WHAT YOU SHOULD DO -
Every line below is to be quoted exactly, with nothing added or dropped.

EXERCISE INPUTS -
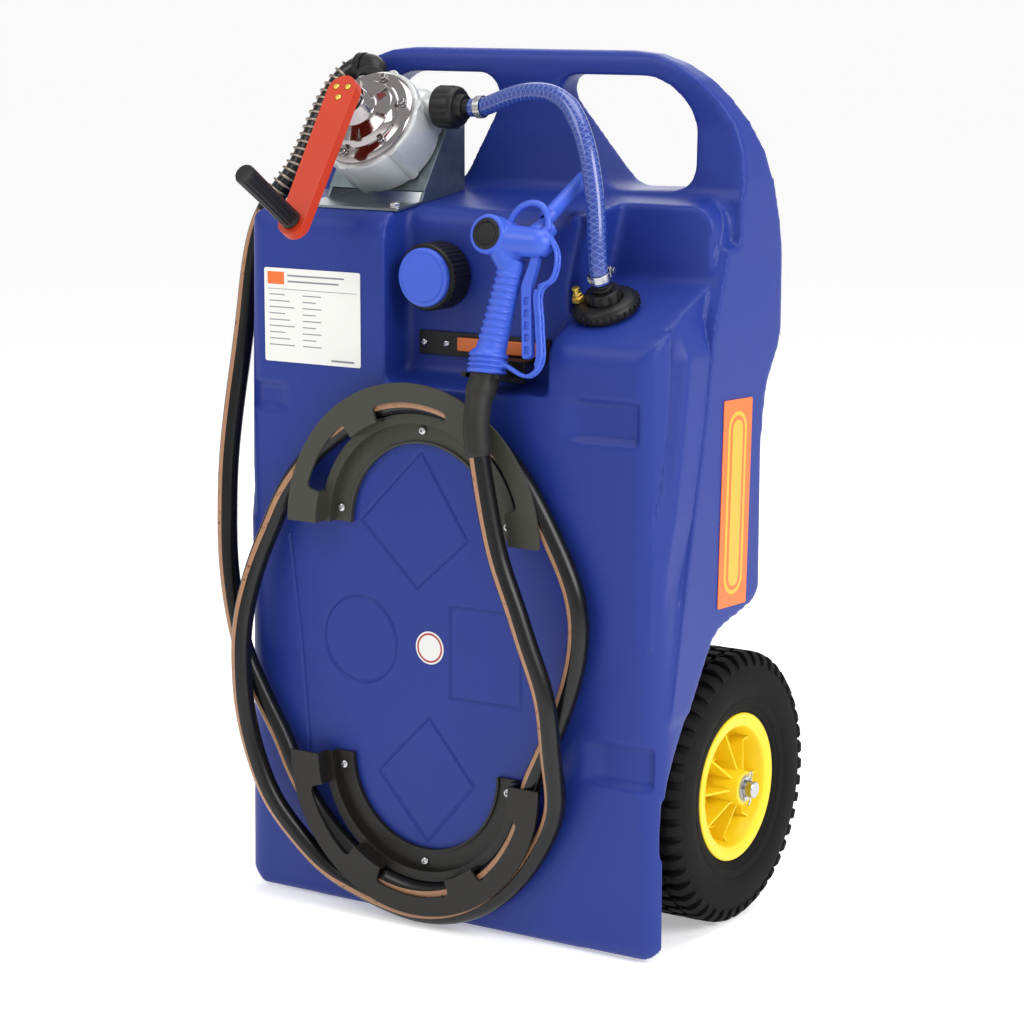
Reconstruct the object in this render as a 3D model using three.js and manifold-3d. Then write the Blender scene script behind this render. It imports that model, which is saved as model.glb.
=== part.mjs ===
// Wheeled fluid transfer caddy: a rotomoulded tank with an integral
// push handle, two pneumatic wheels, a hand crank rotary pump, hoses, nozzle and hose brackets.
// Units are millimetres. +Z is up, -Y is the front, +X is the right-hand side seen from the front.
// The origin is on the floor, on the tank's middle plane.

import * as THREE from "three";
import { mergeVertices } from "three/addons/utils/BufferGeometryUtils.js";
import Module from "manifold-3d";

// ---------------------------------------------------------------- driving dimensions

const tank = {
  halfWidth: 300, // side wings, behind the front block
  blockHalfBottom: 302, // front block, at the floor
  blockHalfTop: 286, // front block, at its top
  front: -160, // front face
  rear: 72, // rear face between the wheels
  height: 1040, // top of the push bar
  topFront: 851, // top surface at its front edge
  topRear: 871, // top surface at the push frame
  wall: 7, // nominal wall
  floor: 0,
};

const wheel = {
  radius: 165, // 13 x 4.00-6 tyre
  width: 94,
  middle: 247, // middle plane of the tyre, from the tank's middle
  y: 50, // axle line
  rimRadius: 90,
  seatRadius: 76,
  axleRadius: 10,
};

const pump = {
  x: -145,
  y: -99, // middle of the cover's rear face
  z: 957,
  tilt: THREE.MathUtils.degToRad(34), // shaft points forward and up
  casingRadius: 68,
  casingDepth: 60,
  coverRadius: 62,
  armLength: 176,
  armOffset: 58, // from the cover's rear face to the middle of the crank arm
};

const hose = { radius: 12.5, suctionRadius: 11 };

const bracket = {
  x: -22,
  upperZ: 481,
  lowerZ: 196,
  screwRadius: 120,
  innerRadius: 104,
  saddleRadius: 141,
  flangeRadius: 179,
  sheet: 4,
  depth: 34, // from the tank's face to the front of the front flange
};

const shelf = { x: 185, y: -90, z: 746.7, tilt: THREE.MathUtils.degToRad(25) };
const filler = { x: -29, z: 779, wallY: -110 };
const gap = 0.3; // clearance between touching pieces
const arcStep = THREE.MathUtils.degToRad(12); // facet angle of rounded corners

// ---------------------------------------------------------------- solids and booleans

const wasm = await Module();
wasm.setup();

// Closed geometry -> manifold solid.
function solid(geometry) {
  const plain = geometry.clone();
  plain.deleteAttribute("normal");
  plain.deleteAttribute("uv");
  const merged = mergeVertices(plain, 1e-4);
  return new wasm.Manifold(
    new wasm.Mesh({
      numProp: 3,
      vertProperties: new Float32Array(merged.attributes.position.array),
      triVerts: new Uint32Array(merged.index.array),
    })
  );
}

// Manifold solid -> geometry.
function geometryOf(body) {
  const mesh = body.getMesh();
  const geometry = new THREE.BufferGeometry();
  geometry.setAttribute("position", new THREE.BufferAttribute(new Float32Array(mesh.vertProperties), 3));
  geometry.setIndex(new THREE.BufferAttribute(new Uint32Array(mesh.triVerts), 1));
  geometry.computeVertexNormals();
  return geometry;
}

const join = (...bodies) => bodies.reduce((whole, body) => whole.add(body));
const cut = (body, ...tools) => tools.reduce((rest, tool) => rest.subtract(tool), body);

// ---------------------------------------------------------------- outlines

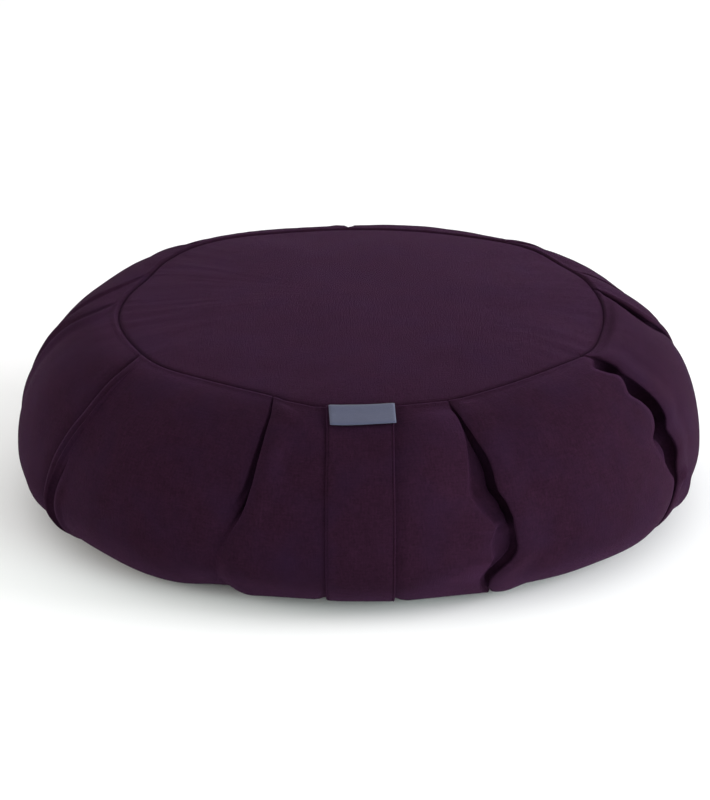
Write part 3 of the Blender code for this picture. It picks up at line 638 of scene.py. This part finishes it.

WRITTEN REPLY -
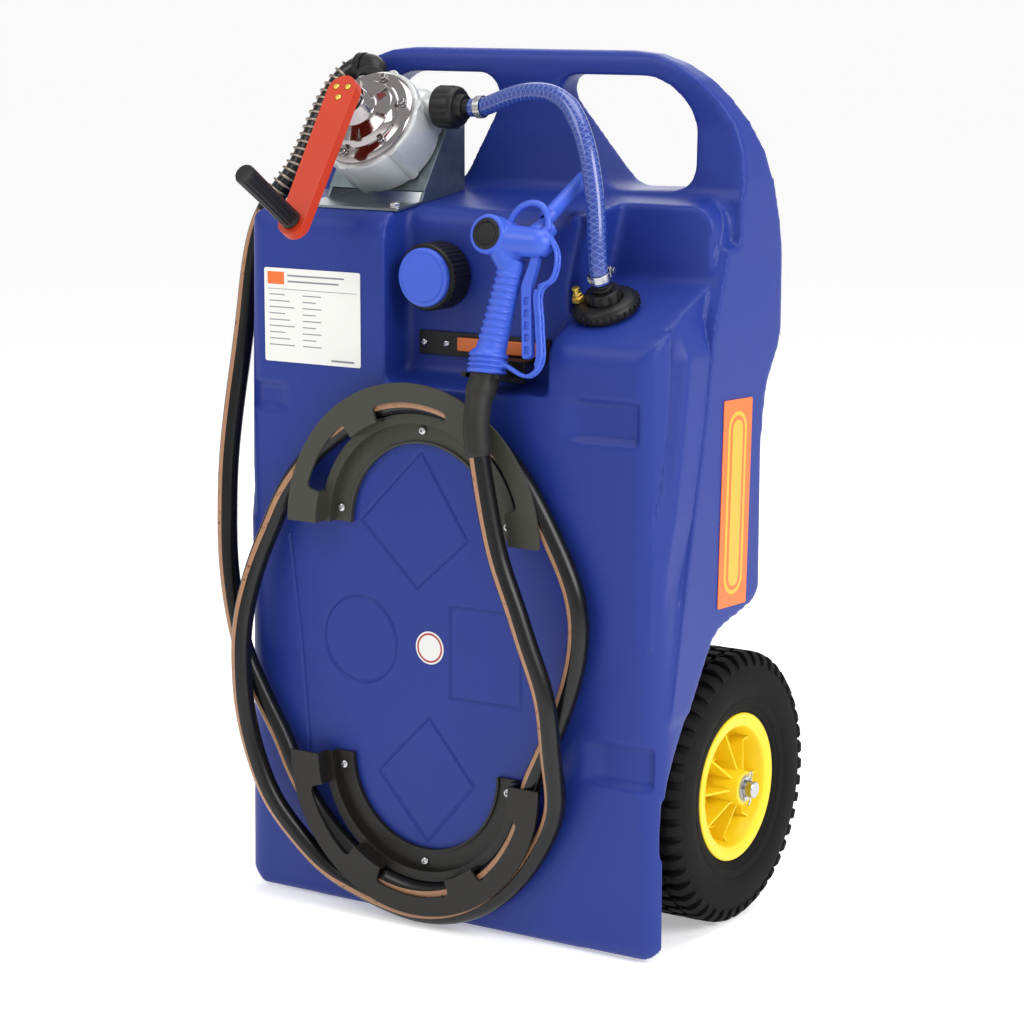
Reconstruct the object in this render as a 3D model using three.js and manifold-3d. Then write the Blender scene script behind this render. It imports that model, which is saved as model.glb.
=== part.mjs ===
// Wheeled fluid transfer caddy: a rotomoulded tank with an integral
// push handle, two pneumatic wheels, a hand crank rotary pump, hoses, nozzle and hose brackets.
// Units are millimetres. +Z is up, -Y is the front, +X is the right-hand side seen from the front.
// The origin is on the floor, on the tank's middle plane.

import * as THREE from "three";
import { mergeVertices } from "three/addons/utils/BufferGeometryUtils.js";
import Module from "manifold-3d";

// ---------------------------------------------------------------- driving dimensions

const tank = {
  halfWidth: 300, // side wings, behind the front block
  blockHalfBottom: 302, // front block, at the floor
  blockHalfTop: 286, // front block, at its top
  front: -160, // front face
  rear: 72, // rear face between the wheels
  height: 1040, // top of the push bar
  topFront: 851, // top surface at its front edge
  topRear: 871, // top surface at the push frame
  wall: 7, // nominal wall
  floor: 0,
};

const wheel = {
  radius: 165, // 13 x 4.00-6 tyre
  width: 94,
  middle: 247, // middle plane of the tyre, from the tank's middle
  y: 50, // axle line
  rimRadius: 90,
  seatRadius: 76,
  axleRadius: 10,
};

const pump = {
  x: -145,
  y: -99, // middle of the cover's rear face
  z: 957,
  tilt: THREE.MathUtils.degToRad(34), // shaft points forward and up
  casingRadius: 68,
  casingDepth: 60,
  coverRadius: 62,
  armLength: 176,
  armOffset: 58, // from the cover's rear face to the middle of the crank arm
};

const hose = { radius: 12.5, suctionRadius: 11 };

const bracket = {
  x: -22,
  upperZ: 481,
  lowerZ: 196,
  screwRadius: 120,
  innerRadius: 104,
  saddleRadius: 141,
  flangeRadius: 179,
  sheet: 4,
  depth: 34, // from the tank's face to the front of the front flange
};

const shelf = { x: 185, y: -90, z: 746.7, tilt: THREE.MathUtils.degToRad(25) };
const filler = { x: -29, z: 779, wallY: -110 };
const gap = 0.3; // clearance between touching pieces
const arcStep = THREE.MathUtils.degToRad(12); // facet angle of rounded corners

// ---------------------------------------------------------------- solids and booleans

const wasm = await Module();
wasm.setup();

// Closed geometry -> manifold solid.
function solid(geometry) {
  const plain = geometry.clone();
  plain.deleteAttribute("normal");
  plain.deleteAttribute("uv");
  const merged = mergeVertices(plain, 1e-4);
  return new wasm.Manifold(
    new wasm.Mesh({
      numProp: 3,
      vertProperties: new Float32Array(merged.attributes.position.array),
      triVerts: new Uint32Array(merged.index.array),
    })
  );
}

// Manifold solid -> geometry.
function geometryOf(body) {
  const mesh = body.getMesh();
  const geometry = new THREE.BufferGeometry();
  geometry.setAttribute("position", new THREE.BufferAttribute(new Float32Array(mesh.vertProperties), 3));
  geometry.setIndex(new THREE.BufferAttribute(new Uint32Array(mesh.triVerts), 1));
  geometry.computeVertexNormals();
  return geometry;
}

const join = (...bodies) => bodies.reduce((whole, body) => whole.add(body));
const cut = (body, ...tools) => tools.reduce((rest, tool) => rest.subtract(tool), body);

// ---------------------------------------------------------------- outlines

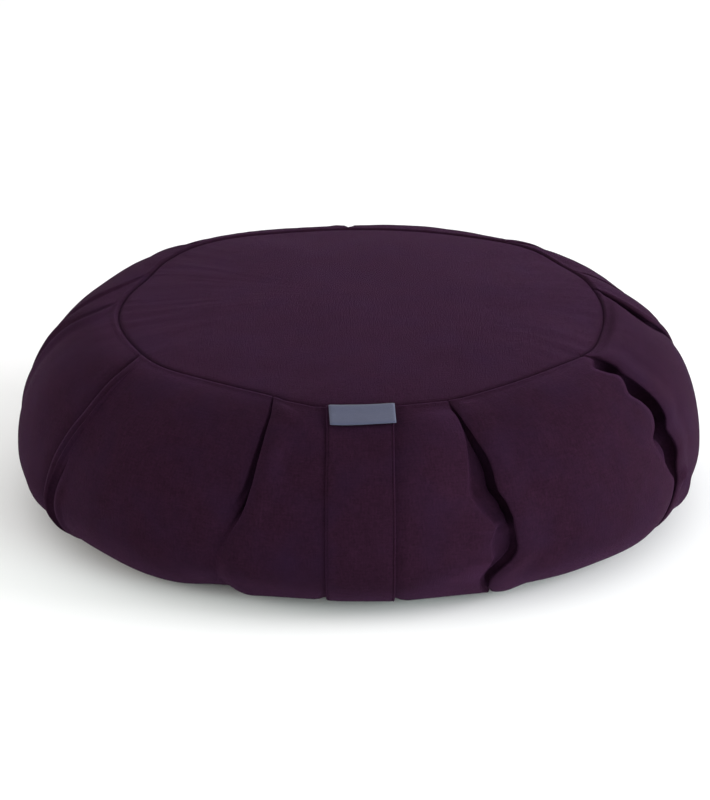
Write part 3 of the Blender code for this picture. It picks up at line 638 of scene.py. This part finishes it.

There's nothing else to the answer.